Dataset section>
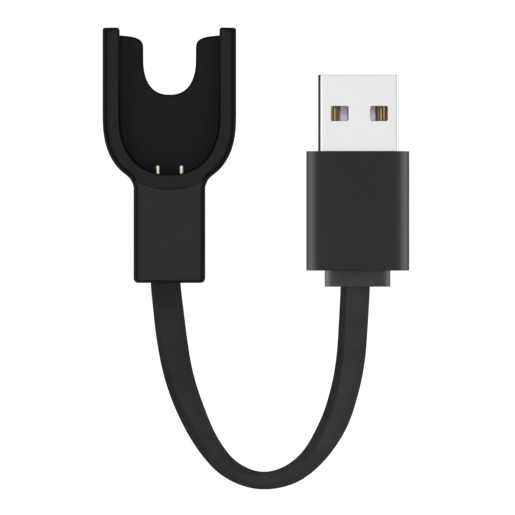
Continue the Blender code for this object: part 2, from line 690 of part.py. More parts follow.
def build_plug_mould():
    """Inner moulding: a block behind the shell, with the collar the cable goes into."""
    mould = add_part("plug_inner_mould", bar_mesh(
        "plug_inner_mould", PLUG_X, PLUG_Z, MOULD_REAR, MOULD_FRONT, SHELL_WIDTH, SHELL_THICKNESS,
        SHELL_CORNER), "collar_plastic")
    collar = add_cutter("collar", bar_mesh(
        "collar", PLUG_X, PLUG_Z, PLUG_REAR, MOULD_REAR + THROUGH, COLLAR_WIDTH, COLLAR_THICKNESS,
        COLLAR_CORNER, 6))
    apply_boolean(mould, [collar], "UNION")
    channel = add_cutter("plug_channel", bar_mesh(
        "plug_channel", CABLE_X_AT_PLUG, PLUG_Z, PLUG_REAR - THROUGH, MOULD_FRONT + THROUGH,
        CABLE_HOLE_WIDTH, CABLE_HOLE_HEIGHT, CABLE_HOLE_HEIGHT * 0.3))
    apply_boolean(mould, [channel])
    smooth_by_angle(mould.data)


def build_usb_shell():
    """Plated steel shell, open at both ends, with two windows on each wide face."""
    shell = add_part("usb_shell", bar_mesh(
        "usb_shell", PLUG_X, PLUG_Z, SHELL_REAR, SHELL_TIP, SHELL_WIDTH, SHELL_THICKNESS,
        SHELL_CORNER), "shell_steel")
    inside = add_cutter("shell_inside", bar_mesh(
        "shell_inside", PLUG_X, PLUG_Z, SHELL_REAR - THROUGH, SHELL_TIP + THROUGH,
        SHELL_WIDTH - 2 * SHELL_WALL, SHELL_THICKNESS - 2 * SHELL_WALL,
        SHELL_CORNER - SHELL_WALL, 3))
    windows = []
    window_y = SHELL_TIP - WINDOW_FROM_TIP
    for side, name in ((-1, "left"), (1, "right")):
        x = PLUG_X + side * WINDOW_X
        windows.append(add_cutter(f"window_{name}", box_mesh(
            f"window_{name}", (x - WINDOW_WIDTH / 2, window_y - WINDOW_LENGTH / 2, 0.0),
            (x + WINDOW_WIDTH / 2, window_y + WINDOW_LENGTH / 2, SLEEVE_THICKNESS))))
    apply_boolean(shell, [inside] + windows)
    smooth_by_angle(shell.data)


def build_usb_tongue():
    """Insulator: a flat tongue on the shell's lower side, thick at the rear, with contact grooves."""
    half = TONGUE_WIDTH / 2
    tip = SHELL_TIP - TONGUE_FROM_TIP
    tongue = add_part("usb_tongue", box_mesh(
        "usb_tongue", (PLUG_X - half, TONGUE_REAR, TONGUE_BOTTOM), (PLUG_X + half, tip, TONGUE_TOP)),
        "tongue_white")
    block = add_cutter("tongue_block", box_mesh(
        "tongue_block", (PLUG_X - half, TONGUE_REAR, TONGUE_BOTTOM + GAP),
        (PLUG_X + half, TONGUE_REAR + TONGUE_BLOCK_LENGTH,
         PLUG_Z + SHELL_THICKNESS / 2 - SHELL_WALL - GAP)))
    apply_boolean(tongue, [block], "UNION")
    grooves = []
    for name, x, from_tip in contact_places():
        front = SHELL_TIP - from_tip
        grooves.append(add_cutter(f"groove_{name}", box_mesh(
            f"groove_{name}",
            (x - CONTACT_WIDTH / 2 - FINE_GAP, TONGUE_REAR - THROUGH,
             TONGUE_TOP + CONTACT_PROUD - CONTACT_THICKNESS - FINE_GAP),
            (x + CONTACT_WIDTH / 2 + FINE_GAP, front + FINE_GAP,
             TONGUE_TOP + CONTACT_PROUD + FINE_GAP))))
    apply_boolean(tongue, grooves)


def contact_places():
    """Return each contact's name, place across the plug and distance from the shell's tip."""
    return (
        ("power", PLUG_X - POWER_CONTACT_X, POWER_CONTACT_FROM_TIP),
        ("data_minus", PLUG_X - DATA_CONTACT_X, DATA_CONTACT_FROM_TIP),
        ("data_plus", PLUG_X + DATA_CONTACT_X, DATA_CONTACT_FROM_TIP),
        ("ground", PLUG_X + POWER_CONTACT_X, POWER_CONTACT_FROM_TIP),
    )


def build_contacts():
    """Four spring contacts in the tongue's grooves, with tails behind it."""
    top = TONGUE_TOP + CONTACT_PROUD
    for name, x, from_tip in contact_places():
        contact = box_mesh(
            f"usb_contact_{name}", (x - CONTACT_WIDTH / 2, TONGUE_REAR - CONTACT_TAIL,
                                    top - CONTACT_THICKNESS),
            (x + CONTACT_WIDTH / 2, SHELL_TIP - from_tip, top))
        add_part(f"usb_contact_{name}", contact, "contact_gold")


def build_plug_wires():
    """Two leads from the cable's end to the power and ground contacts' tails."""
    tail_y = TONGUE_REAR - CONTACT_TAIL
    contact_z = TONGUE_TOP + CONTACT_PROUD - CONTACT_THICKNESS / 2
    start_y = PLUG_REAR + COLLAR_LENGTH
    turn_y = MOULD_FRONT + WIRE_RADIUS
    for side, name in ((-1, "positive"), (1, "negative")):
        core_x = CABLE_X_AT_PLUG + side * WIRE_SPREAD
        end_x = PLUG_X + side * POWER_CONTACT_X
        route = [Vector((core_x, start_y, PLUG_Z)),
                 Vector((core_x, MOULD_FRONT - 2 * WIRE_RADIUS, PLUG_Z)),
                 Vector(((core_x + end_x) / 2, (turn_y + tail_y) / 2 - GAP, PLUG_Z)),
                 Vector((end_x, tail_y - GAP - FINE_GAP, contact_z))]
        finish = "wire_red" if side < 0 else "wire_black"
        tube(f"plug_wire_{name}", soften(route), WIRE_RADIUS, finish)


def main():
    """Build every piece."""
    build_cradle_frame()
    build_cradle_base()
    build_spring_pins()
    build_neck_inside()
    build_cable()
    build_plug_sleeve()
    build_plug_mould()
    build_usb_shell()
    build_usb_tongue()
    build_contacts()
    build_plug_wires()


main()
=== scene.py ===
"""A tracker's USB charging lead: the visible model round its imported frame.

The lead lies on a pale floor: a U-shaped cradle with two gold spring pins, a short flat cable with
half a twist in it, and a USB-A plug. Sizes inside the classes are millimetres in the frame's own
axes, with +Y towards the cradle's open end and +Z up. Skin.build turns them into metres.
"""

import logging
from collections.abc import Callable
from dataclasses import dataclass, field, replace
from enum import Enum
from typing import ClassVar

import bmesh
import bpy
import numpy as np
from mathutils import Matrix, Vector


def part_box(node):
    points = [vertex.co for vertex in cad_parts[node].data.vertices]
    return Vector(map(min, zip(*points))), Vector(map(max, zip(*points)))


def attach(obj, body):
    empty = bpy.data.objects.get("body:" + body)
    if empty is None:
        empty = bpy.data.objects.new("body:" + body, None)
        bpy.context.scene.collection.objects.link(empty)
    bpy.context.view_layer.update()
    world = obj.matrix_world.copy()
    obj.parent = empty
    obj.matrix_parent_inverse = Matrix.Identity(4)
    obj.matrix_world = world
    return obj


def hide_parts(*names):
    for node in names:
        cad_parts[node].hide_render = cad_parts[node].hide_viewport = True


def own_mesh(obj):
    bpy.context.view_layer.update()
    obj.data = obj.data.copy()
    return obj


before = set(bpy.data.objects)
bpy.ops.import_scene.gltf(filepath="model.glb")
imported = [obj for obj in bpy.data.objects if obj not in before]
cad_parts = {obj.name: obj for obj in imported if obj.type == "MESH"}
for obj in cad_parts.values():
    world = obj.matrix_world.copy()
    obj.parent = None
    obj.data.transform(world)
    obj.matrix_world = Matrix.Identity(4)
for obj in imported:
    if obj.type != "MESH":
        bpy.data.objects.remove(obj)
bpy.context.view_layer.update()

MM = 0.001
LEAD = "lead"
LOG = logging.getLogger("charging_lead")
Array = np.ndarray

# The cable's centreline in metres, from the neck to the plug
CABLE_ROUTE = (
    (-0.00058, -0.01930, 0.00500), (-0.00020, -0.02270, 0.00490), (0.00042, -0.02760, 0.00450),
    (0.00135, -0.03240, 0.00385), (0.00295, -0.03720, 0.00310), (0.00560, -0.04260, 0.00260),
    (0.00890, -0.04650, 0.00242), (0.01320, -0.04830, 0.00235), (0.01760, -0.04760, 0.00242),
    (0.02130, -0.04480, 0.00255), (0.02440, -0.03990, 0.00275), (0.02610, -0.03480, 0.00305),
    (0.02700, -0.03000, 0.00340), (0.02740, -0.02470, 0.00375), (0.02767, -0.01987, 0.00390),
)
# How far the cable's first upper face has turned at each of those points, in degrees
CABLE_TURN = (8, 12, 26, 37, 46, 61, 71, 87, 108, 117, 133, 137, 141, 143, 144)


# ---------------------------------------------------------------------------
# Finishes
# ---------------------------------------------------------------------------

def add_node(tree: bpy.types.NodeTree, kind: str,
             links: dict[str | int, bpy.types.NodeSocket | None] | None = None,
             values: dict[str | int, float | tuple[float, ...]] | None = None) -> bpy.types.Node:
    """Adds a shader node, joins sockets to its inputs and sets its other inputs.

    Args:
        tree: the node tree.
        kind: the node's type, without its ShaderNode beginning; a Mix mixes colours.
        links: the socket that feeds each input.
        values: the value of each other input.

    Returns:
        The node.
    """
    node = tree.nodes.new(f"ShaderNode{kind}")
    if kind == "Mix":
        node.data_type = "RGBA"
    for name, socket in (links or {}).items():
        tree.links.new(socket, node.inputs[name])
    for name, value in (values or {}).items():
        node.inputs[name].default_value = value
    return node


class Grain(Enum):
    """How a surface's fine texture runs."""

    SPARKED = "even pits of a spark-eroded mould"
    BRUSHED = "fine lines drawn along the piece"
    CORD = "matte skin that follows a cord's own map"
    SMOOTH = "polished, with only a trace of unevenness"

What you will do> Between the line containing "imported = [obj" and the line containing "Array = np.ndarray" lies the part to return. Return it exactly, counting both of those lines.

The output>
imported = [obj for obj in bpy.data.objects if obj not in before]
cad_parts = {obj.name: obj for obj in imported if obj.type == "MESH"}
for obj in cad_parts.values():
    world = obj.matrix_world.copy()
    obj.parent = None
    obj.data.transform(world)
    obj.matrix_world = Matrix.Identity(4)
for obj in imported:
    if obj.type != "MESH":
        bpy.data.objects.remove(obj)
bpy.context.view_layer.update()

MM = 0.001
LEAD = "lead"
LOG = logging.getLogger("charging_lead")
Array = np.ndarray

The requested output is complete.